The Riders are silent and deadly this season, though one never knows if they are that way towards themselves or to whom they are playing. The Bugs are frightening and solid all around, as somehow, Willis Magahee refuses to be injured and the call of the year, bringing up DeAngelo Williams, turns out to be the gold they needed to steal from the back Molar of the flapping Rider Pie Hole. The Bugs climb into first place with the victory and now look to solidify themselves as the favorite for the belt, perhaps setting up a Brotherly Championship Beach Party. For the Riders, it’s no party, no win and nothing but regret as longtime member of the Crew Larry Johnson seems intents on spitting on women instead of getting it done on the field. There are no excuses and not many tricks left in their bag of jacks that are now rusted with the sad drops of rider crying games. Riders, the Schwartz would say that next win is a must for you, or you might join the ‘Lics and Old Jerry as knife fodder for the rest of the league.

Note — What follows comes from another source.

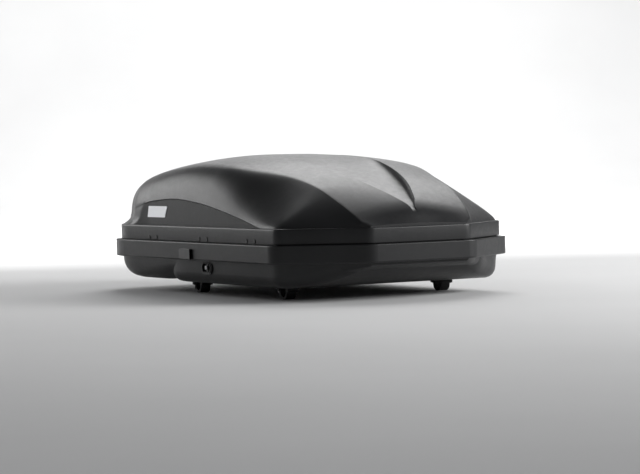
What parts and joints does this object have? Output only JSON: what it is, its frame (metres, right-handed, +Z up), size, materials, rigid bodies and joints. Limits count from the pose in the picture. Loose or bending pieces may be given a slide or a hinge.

Mr. Bug: Ok Children, we’re going to the Zoo to see a man.

Bug Child: A man at the Zoo? Why is there a man at the Zoo?

Mr. Bug: It’s not a man, it’s the Riders. They are cleaning up the Elephant Shit because it is the only smell that matches how they have been playing as of late.

Bug Child: That’s a tough lesson to learn Mr. Bug, I sure am glad you are our teacher.